Jordan… A Mars Story

Jordan moved through the cafeteria line, sliding his tray along the smooth synthetic surface, only slowing as the android on the other side of the serving bar scooped him a mass of brownish gray  that landed with a slick “plop” on his tray.  He frowned as he looked at it.
“What is this sh!t?” he asked, looking through his lashes at the expressionless droid.
“Seventy-five percent protein, two percent-” the droid began in a asexual , almost monotone voice.
“Made out of what?” Jordan interrupted.  “Anything alive?”
“All protein comes from something that was once living,” the droid replied.  Its face was like a mask that had been worn and traded one too many times.  Locals had long since stopped drawing moustaches and eyebrows on the droid, but the evidence was still there, like a newly erased chalkboard after a day at school.
“What happened to the chicken?” Jordan poked at the protein mass with his spoon and recoiled as it bounced back into shape.
“You said you were tired of chicken yesterday,” a female voice said behind him.
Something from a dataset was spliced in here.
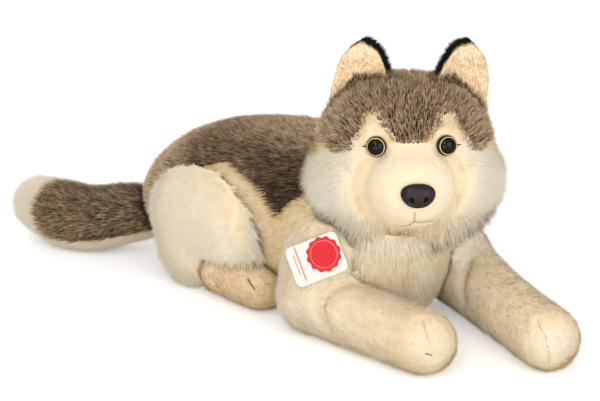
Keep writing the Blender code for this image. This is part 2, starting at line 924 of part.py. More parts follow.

He turned to look directly into two greenish brown eyes and felt as if he’d been struck in the gut.  He watchedo red lips beneath an average nose press together and a little thrill went up his spine.  A dark, untrimmed brow raised over one eye and he swallowed. He opened his mouth to say something intelligent in reply to her sharp look, but all that came out was  “Whaa… who?”
“I was here,” she replied, as if he had asked an actual question.  “You said you were sick of chicken.  The droid doubtless calculated that into your meal plan and found you something compatible that wasn’t chicken.”  The corner of her mouth quirked.  “It probably doesn’t even taste like chicken…”
Jordan felt stupefied.  Not stupefied in any way that might be reasonable or logical.  The part of his ego that hated anything illogical started to screech inside his head.  You’re acting like an idiot.  

He tried to recall where he had seen the woman before. He had to have seen her before.  It was a scientific research colony on Mars.  It wasn’t like it was some densely populated city on Earth or even a space station filled with rotating populations.  These were people who were stuck on the planet with him for months and would doubtless be stuck on Mars for their entire life.  
They were all volunteers in the name of science.  There were only a few dozen of them there but he was certain he would have remembered her if he saw her before. She had copper brown hair, an athletes body, and was almost a full foot shorter than he was.  She looked up at him as if she’d p’wned him in a retro rpg.  Her white polo shirt had the green leaf logo of the Botanical Department.  
Assuming she was a botanist seemed as logical as he could manage at the moment. Unable to  think of anything smart to say, the next sentence out of his mouth was: “What plant gives out the most oxygen?”  
She laughed and he shivered at the sound of it.  “On Earth, in space or on Mars?”
He blushed.  He could feel the red flush creep up from the colar of his shirt to cover his cheeks until his scalp tingled.  He resisted the urge to touch his hair, his mind instantly on his thinning hairline.  “On Mars, of course,” he said, and tried to smile.
“There’s no way to know the answer to that yet,” she said and smiled brighter, but more crookedly.  “There are theories, of course…”
Her crooked smile made him feel more stupid, but at least he was smiling back. His eyes started to wander down to her lips again, then her neck and they stuck on the cross laying on her creamy mocha with extra cream colored skin. He frowned.  “You’re a Christian?” he asked before he could stop himself to think on what he was saying.
Her smile broke and she pulled back slightly.  “Yes.” She nodded.  “Yes I am.”
It was at this time that logical part of his mind took over, and suppressed, the superseded feeling side of himself started screeching warnings in the back of his head.  His mouth kept moving.  “You’re a scientist AND a Christian?”
She took a breath, the mischievous sparkle in her eye disappearing.  “And a woman.” She smiled, but the mirth was completely gone from her face. “Isn’t that amazing?”  She pushed past him, separating him for a moment from his tray.  
He looked down at it for a moment, but he couldn’t think why.  He didn’t look back up for a good minute, suddenly blank — each part of his mind as quiet as the Martian Desert, and feeling just as cold.  He looked for the woman he had been talking to.  She was walking away from the counter, into the cafeteria.  It didn’t look like she was going to sit down and he wondered if he should stop her, invite her to sit with him, apologize, try to make more conversation, or just give up and brood.
“Hey, Jordan,” a familiar voice said behind him.
Jordan jumped slightly and turned to see his colleague, Mark Dawson, the round faced geophysicist that he shared living quarters with.  
“Oh. Hi, Mark.”  HIs voice was flat and joyless.
Jordan looked to the woman leaving the cafeteria again, watching her copper hair bounce softly on her shoulders.
“What’s up?” Mark asked.
Jordan looked back at Mark and then to his tray and the protein slop in the middle of it.  “I’m an idiot.”
“You just discovered it?”  Mark laughed.  “I could have told you that months ago and saved you all the time and effort of introspection.”